Sikes Asphalt ran three pieces of sealcoating equipment simultaneously on the job. The sealcoating fleet included a 500-gal. tank on with a 40-ft. hose and hand wand and a 9 ½-ft. spray bar on the Switch-n-Go truck body. The tank features a hydraulic chain-driven agitator and a quantity control lever to control material application. A 300-gal. SealMaster squeegee/spray buggy handled tight areas and edges. A 1993 Peterbilt 3,000-gal. sealer tanker that would fill up from the holding tank would deliver material to both the buggy and 500-gal. tank wherever they were on the job.
Sikes' initial plan, as he was bidding and immediately after he was awarded the job, was to buy a second squeegee/spray buggy because he essentially had two machines that could spray but only one that could squeegee.
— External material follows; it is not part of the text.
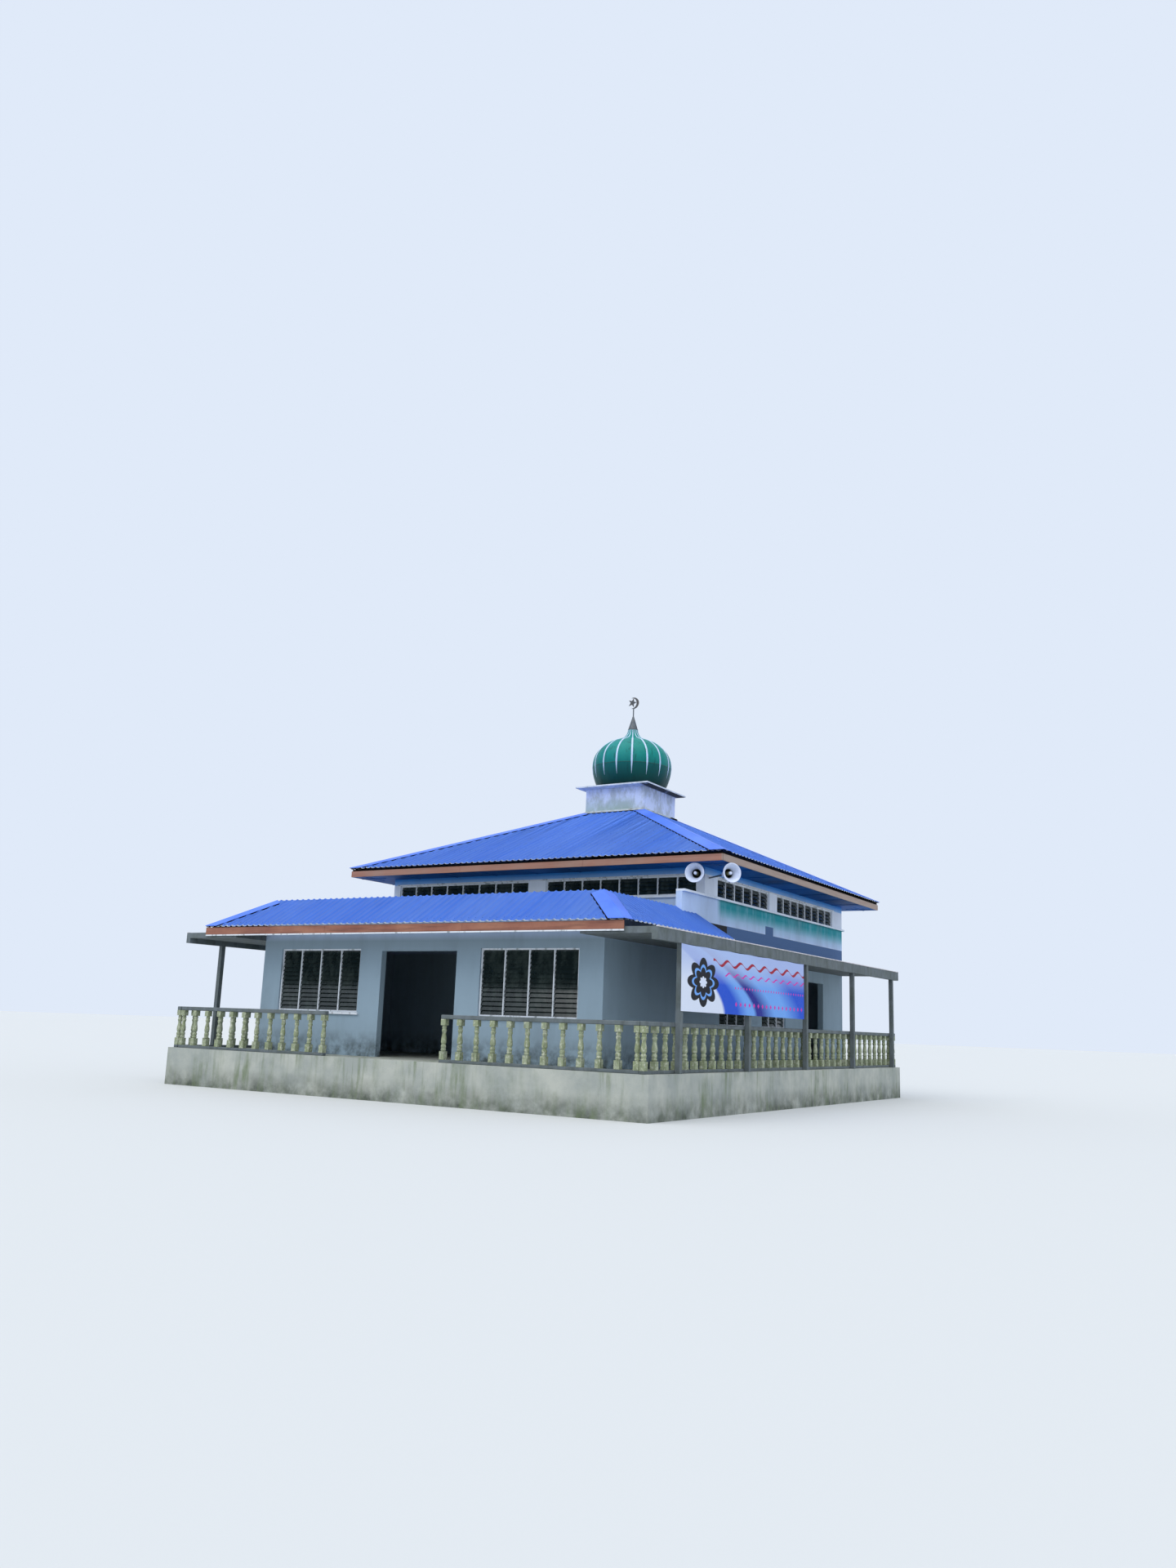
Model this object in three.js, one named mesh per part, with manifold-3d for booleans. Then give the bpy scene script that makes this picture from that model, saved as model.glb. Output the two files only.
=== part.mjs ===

"We came very close to buying and running two buggies out there, but then I realized I already had a 500-gal. tank, almost double the volume of the 300 we were looking at, which would provide almost double the coverage of the buggy."
So rather than buy a new piece of equipment Sikes decided to modify his 500-gal. spray tank. He contacted N.I. Wilson and asked them to design a 10-ft. squeegee he could attach to his spray truck. Wilson did and brought the squeegee and all its hydraulics to Sikes, who turned it over to Anthony Terry, Wine Country On-Site Fleet Maintenance, his mechanic on the jobsite. Terry fabricated a hydraulic lift so the operator could raise and lower the squeegee and spray bar, added a seat on the side of the truck so the operator could see better, and Sikes had a 500-gal. squeegee machine that in a matter of minutes could be switched to a spray truck by unhooking the squeegee and hooking up the spray bar.
"We moved the 3,000-gal. truck around according to where it was needed," Sikes says. "The driver on the sealcoating buggy radioed the driver of the 3,000-gal. tanker to drive the tanker close to the area where the other two machines were working to save time."
He says that to reduce handwork and improve the sealcoat finish the 500-gal. tanker and 300-gal. buggy worked in tandem throughout the job, the buggy staggered behind the larger truck.
"That approach became important partly because of the temperature and how fast the sealer was drying," Sikes says. "We were putting it down pretty thick and because it was drying pretty fast we didn't want to leave any windrows out there, off the ends of the squeegee, so we staggered the two machines a little bit and they continually followed each other throughout the job."
He says working the two machines in tandem was also effective at the end of a pull when the 500-gal. machine turned around to make the next pass. "It's easier at the end of the pull, when the truck turns around, for the buggy to clean up behind him," Sikes says. "Once the truck is repositioned the buggy is 50 or 60 ft. behind him and just stays right there on a constant path for long, straight pulls."
He says that on their best day they placed more than 14,000 gal. of sealer. "The first day we started sealcoating we put a guy on a sealcoating machine and he squeegeed all day long with the 300-gal. buggy. It was so big an area that he just did the edges and put down 150,000 to 160,000 ft."
Sikes says the key to their success was largely in the planning and in his employees, who he credits extensively. But having a good process and plan, and making that plan work, were essential to getting the job done in 14 days.
"We thought a lot of stuff through and were ready for just about anything," he says. "We had so many new spray tips out there we just replaced the tips instead of cleaning them. We had four screens on the truck, and if one got clogged we just replaced it right away, putting the bad ones in a bucket to clean and new tips on and then we were right back at it."